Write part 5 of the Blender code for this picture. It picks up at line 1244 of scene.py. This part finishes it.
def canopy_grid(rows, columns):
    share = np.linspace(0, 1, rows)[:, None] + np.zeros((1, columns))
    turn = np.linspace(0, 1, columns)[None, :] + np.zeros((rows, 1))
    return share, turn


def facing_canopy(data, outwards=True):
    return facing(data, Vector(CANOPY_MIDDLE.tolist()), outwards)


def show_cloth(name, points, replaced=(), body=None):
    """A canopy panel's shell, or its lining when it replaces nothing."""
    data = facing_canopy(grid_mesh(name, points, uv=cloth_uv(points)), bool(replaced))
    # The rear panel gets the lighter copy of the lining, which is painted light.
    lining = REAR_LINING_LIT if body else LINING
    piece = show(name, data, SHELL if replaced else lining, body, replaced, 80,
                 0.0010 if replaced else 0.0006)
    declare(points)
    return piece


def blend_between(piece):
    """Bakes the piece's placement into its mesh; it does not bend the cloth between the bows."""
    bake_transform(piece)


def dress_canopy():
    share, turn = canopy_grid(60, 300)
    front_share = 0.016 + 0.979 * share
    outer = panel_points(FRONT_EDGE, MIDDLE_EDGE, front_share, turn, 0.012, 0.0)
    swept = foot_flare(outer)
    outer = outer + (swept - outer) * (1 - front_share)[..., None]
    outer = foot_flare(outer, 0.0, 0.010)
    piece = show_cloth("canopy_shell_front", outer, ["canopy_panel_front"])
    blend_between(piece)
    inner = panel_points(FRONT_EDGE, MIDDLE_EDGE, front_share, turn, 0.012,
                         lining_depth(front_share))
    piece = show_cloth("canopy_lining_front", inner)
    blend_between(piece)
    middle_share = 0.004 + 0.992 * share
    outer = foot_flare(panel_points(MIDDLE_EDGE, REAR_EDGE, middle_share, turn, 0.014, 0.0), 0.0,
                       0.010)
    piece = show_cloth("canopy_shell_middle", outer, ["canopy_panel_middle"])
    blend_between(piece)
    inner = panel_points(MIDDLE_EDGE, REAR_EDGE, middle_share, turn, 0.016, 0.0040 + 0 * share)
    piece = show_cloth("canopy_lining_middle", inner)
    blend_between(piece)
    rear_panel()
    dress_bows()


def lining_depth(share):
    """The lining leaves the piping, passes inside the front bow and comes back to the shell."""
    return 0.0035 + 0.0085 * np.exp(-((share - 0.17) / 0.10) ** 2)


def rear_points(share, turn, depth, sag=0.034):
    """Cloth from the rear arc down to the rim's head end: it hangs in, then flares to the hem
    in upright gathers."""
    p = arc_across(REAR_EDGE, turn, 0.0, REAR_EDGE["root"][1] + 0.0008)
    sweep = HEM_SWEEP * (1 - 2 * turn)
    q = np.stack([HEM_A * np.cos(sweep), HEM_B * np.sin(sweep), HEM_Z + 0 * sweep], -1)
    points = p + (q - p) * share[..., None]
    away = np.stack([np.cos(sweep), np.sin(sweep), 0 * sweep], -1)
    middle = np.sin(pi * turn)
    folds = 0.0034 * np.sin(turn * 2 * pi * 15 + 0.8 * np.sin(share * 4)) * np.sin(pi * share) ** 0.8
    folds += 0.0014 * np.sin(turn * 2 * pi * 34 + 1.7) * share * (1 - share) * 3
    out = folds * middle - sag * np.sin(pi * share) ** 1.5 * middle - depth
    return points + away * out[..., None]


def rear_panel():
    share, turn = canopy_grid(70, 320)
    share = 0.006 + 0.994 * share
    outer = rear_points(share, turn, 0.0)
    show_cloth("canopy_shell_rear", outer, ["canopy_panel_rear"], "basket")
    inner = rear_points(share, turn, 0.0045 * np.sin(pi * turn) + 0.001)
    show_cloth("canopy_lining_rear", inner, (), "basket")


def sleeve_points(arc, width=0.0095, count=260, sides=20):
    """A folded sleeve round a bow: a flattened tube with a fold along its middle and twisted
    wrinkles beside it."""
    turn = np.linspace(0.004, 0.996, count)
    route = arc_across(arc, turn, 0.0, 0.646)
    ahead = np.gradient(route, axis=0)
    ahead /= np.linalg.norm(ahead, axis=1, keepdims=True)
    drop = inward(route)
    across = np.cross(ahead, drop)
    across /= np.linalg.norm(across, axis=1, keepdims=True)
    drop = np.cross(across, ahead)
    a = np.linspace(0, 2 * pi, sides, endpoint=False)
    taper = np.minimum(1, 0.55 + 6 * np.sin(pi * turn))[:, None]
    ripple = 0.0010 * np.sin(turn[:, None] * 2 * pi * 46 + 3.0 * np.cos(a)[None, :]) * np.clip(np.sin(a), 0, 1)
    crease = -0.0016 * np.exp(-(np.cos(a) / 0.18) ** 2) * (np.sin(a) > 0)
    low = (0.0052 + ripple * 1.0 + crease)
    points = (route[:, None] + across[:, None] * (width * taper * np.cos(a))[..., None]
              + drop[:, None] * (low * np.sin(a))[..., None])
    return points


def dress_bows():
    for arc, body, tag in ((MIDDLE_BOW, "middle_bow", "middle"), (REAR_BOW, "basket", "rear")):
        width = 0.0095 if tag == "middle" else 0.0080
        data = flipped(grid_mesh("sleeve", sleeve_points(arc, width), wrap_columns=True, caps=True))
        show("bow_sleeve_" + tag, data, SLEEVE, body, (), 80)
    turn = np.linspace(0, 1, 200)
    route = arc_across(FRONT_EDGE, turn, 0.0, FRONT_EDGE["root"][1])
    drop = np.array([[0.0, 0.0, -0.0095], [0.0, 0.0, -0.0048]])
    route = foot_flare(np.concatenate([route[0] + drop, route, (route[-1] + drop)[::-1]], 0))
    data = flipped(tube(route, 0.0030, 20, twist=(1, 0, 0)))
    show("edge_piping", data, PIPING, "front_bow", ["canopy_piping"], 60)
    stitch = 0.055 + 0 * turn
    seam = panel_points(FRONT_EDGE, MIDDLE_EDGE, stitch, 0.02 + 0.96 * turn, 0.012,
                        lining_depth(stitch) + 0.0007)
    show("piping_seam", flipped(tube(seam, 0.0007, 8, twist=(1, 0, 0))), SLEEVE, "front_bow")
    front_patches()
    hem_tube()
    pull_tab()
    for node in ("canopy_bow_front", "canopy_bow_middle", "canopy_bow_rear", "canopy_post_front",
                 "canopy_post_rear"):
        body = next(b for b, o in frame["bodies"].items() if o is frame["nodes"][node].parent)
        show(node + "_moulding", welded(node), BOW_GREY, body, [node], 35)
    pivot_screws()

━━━

- TASK OBJECTIVE -
In the listing above, reproduce the first line and each one after it through the line that contains "bake_transform(piece)".

- ANSWER TO THIS EXERCISE -
Write part 5 of the Blender code for this picture. It picks up at line 1244 of scene.py. This part finishes it.
def canopy_grid(rows, columns):
    share = np.linspace(0, 1, rows)[:, None] + np.zeros((1, columns))
    turn = np.linspace(0, 1, columns)[None, :] + np.zeros((rows, 1))
    return share, turn


def facing_canopy(data, outwards=True):
    return facing(data, Vector(CANOPY_MIDDLE.tolist()), outwards)


def show_cloth(name, points, replaced=(), body=None):
    """A canopy panel's shell, or its lining when it replaces nothing."""
    data = facing_canopy(grid_mesh(name, points, uv=cloth_uv(points)), bool(replaced))
    # The rear panel gets the lighter copy of the lining, which is painted light.
    lining = REAR_LINING_LIT if body else LINING
    piece = show(name, data, SHELL if replaced else lining, body, replaced, 80,
                 0.0010 if replaced else 0.0006)
    declare(points)
    return piece


def blend_between(piece):
    """Bakes the piece's placement into its mesh; it does not bend the cloth between the bows."""
    bake_transform(piece)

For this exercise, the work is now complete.